++++ GIVEN INFORMATION
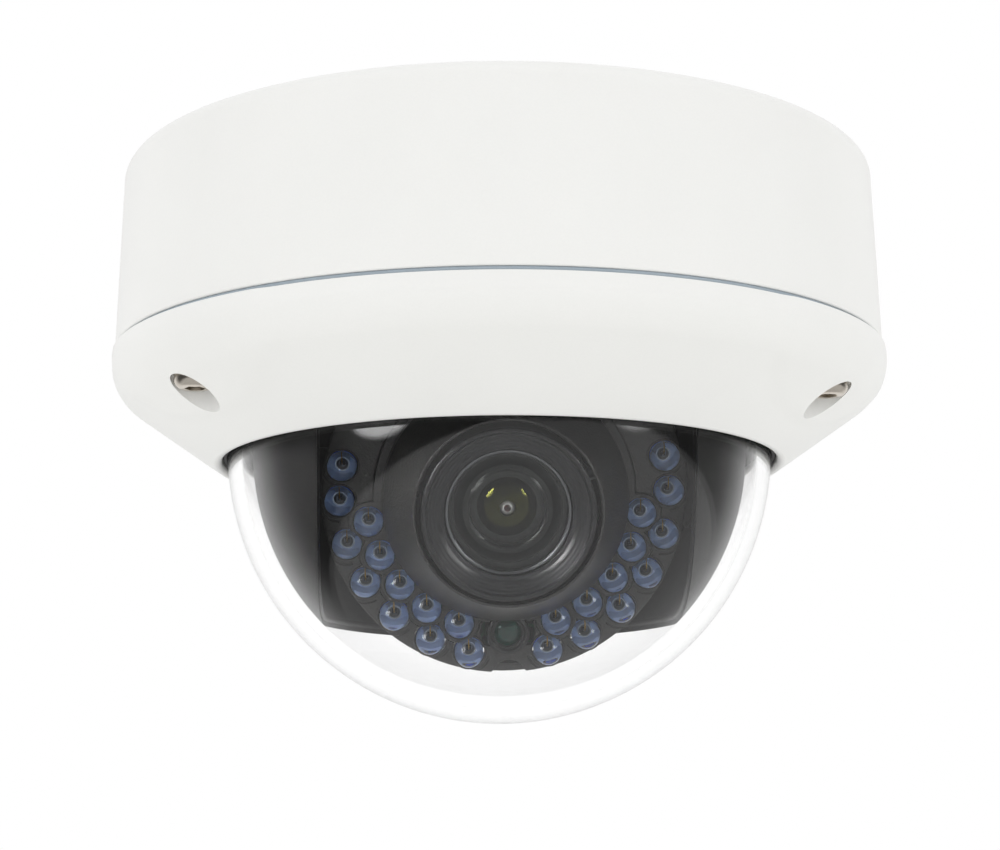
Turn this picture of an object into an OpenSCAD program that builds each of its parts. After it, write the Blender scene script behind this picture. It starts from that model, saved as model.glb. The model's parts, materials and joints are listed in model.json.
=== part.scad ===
// Dome security camera for ceilings, with three-axis lens adjustment.
// Millimetres. The origin is the centre of the ceiling face, +Z points up into the ceiling,
// and the camera hangs down. The front, where the lens looks, is -Y.

/* [Housing] */
// Radius of the base at the ceiling
base_top_r = 68.2; // [67:0.1:69]
// Radius of the base at the seam with the cover
base_seam_r = 69.3; // [68.5:0.1:69.6]
// Depth of the seam below the ceiling
seam_depth = 34.4; // [34:0.1:35]
// Rounding of the base's upper edge
base_edge_r = 3; // [1:0.5:4]
// Wall of the base
base_wall = 3; // [2.5:0.1:3.2]
// Radius of the circle of ceiling screws
ceiling_screw_circle_r = 52; // [51:0.5:53]
// Radius of each ceiling screw hole
ceiling_hole_r = 2.25; // [2:0.05:2.5]
// Radius of the cable hole through the grommet
cable_hole_r = 3.2; // [2:0.1:4]
// Radius of the conduit entry in the side
conduit_r = 10; // [8:0.5:10]

/* [Cover] */
// Largest radius of the cover, at its screw lobes
cover_r = 70; // [69.8:0.1:70.5]
// Radius of the cover's lower opening
opening_r = 49.9; // [49.8:0.1:50.2]
// Radius of the circle of cover screws
cover_screw_circle_r = 61.9; // [62:0.1:62.6]
// Turn of the three cover screws about the vertical, in degrees
cover_screw_turn = 2.5; // [0:0.5:4]
// Radius of a cover screw's counterbore
counterbore_r = 4.15; // [4.4:0.1:5]

/* [Bubble] */
// Outer radius of the clear bubble
bubble_r = 49; // [48.8:0.1:49]
// Wall of the clear bubble
bubble_t = 2.5; // [2:0.1:2.6]
// Depth of the bubble's lowest point below the ceiling
full_height = 99.9; // [99.5:0.1:100.2]

/* [Liner] */
// Outer radius of the black liner
liner_r = 44.5; // [44:0.1:44.7]
// Wall of the liner
liner_t = 1.6; // [1.2:0.1:1.6]
// Half the width of the slot in the liner
slot_half_w = 31.3; // [31.3:0.1:32]

/* [Camera head] */
// Depth of the tilt axis below the ceiling
pivot_depth = 54.8; // [54.6:0.1:55]
// How far the lens looks down at rest, in degrees
tilt_rest = 20; // [15:1:25]
// How far the head is turned about the lens axis at rest, in degrees
head_turn = 1.9; // [0:0.1:4]
// Radius of the light-emitting diode plate
plate_r = 31.1; // [31:0.1:31.2]
// Radius of one light-emitting diode
led_r = 2.5; // [2.3:0.1:2.5]
// Radius of the outer row of diodes
led_outer_r = 28.1; // [28:0.1:28.2]
// Radius of the inner row of diodes
led_inner_r = 23.64; // [23.6:0.02:23.7]
// Radius of the lens barrel's front
barrel_r = 14.4; // [14:0.1:14.5]

/* [Hidden] */
$fn = 64;

running = 0.05;                       // radial clearance of a turning or sliding fit
pivot_z = -pivot_depth;
seam_z = -seam_depth;
seal_half = 0.35;                     // half the height of the seal that shows in the seam
bubble_z = bubble_r - full_height;    // height of the bubble's centre
liner_z = bubble_z;
cover_screw_angles = [for (k = [0:2]) cover_screw_turn - 60 + 120 * k];
ceiling_angles = [45, 135, 225, 315];
conduit_angle = cover_screw_turn + 120;
conduit_z = -17;
grommet_y = 36;

board_z = -8;                         // upper face of the main board
board_t = 1.6;
board_r = 46;
board_flat_y = 24;
board_screw_places = [[-28, -24], [28, -24], [-26, 14], [26, 14]];
chassis_z = -14.5;                    // upper face of the chassis plate
chassis_t = 1.5;
chassis_post_r = 50;
chassis_angles = [0, 120, 240];
hub_r = 8;
turntable_z = -17;                    // upper face of the turntable
turntable_t = 2;
turntable_r = 36;
foot_t = 1.6;                         // thickness of the yoke's feet and the liner's tabs
arm_x = 34;                           // inner face of a yoke arm
arm_t = 2.5;
trunnion_r = 3;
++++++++
◆ WHAT IS EXPECTED: Please set down the whole listing above without altering a single line.

◆ THE SOLUTION:
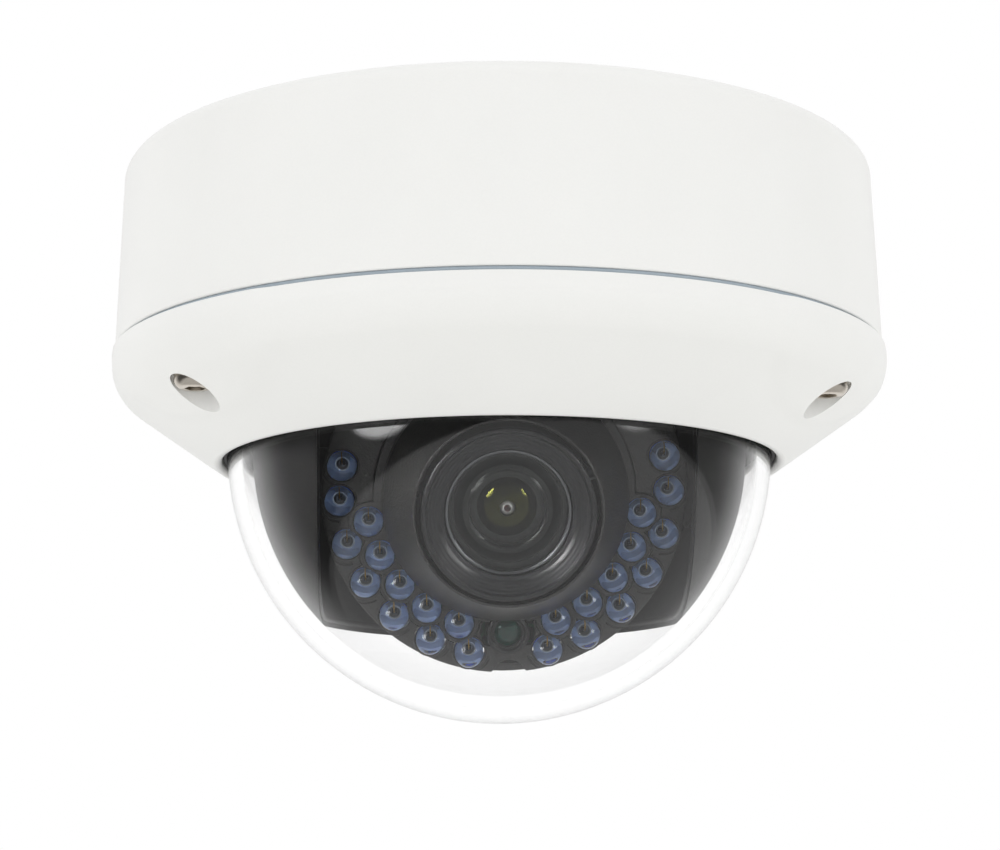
Turn this picture of an object into an OpenSCAD program that builds each of its parts. After it, write the Blender scene script behind this picture. It starts from that model, saved as model.glb. The model's parts, materials and joints are listed in model.json.
=== part.scad ===
// Dome security camera for ceilings, with three-axis lens adjustment.
// Millimetres. The origin is the centre of the ceiling face, +Z points up into the ceiling,
// and the camera hangs down. The front, where the lens looks, is -Y.

/* [Housing] */
// Radius of the base at the ceiling
base_top_r = 68.2; // [67:0.1:69]
// Radius of the base at the seam with the cover
base_seam_r = 69.3; // [68.5:0.1:69.6]
// Depth of the seam below the ceiling
seam_depth = 34.4; // [34:0.1:35]
// Rounding of the base's upper edge
base_edge_r = 3; // [1:0.5:4]
// Wall of the base
base_wall = 3; // [2.5:0.1:3.2]
// Radius of the circle of ceiling screws
ceiling_screw_circle_r = 52; // [51:0.5:53]
// Radius of each ceiling screw hole
ceiling_hole_r = 2.25; // [2:0.05:2.5]
// Radius of the cable hole through the grommet
cable_hole_r = 3.2; // [2:0.1:4]
// Radius of the conduit entry in the side
conduit_r = 10; // [8:0.5:10]

/* [Cover] */
// Largest radius of the cover, at its screw lobes
cover_r = 70; // [69.8:0.1:70.5]
// Radius of the cover's lower opening
opening_r = 49.9; // [49.8:0.1:50.2]
// Radius of the circle of cover screws
cover_screw_circle_r = 61.9; // [62:0.1:62.6]
// Turn of the three cover screws about the vertical, in degrees
cover_screw_turn = 2.5; // [0:0.5:4]
// Radius of a cover screw's counterbore
counterbore_r = 4.15; // [4.4:0.1:5]

/* [Bubble] */
// Outer radius of the clear bubble
bubble_r = 49; // [48.8:0.1:49]
// Wall of the clear bubble
bubble_t = 2.5; // [2:0.1:2.6]
// Depth of the bubble's lowest point below the ceiling
full_height = 99.9; // [99.5:0.1:100.2]

/* [Liner] */
// Outer radius of the black liner
liner_r = 44.5; // [44:0.1:44.7]
// Wall of the liner
liner_t = 1.6; // [1.2:0.1:1.6]
// Half the width of the slot in the liner
slot_half_w = 31.3; // [31.3:0.1:32]

/* [Camera head] */
// Depth of the tilt axis below the ceiling
pivot_depth = 54.8; // [54.6:0.1:55]
// How far the lens looks down at rest, in degrees
tilt_rest = 20; // [15:1:25]
// How far the head is turned about the lens axis at rest, in degrees
head_turn = 1.9; // [0:0.1:4]
// Radius of the light-emitting diode plate
plate_r = 31.1; // [31:0.1:31.2]
// Radius of one light-emitting diode
led_r = 2.5; // [2.3:0.1:2.5]
// Radius of the outer row of diodes
led_outer_r = 28.1; // [28:0.1:28.2]
// Radius of the inner row of diodes
led_inner_r = 23.64; // [23.6:0.02:23.7]
// Radius of the lens barrel's front
barrel_r = 14.4; // [14:0.1:14.5]

/* [Hidden] */
$fn = 64;

running = 0.05;                       // radial clearance of a turning or sliding fit
pivot_z = -pivot_depth;
seam_z = -seam_depth;
seal_half = 0.35;                     // half the height of the seal that shows in the seam
bubble_z = bubble_r - full_height;    // height of the bubble's centre
liner_z = bubble_z;
cover_screw_angles = [for (k = [0:2]) cover_screw_turn - 60 + 120 * k];
ceiling_angles = [45, 135, 225, 315];
conduit_angle = cover_screw_turn + 120;
conduit_z = -17;
grommet_y = 36;

board_z = -8;                         // upper face of the main board
board_t = 1.6;
board_r = 46;
board_flat_y = 24;
board_screw_places = [[-28, -24], [28, -24], [-26, 14], [26, 14]];
chassis_z = -14.5;                    // upper face of the chassis plate
chassis_t = 1.5;
chassis_post_r = 50;
chassis_angles = [0, 120, 240];
hub_r = 8;
turntable_z = -17;                    // upper face of the turntable
turntable_t = 2;
turntable_r = 36;
foot_t = 1.6;                         // thickness of the yoke's feet and the liner's tabs
arm_x = 34;                           // inner face of a yoke arm
arm_t = 2.5;
trunnion_r = 3;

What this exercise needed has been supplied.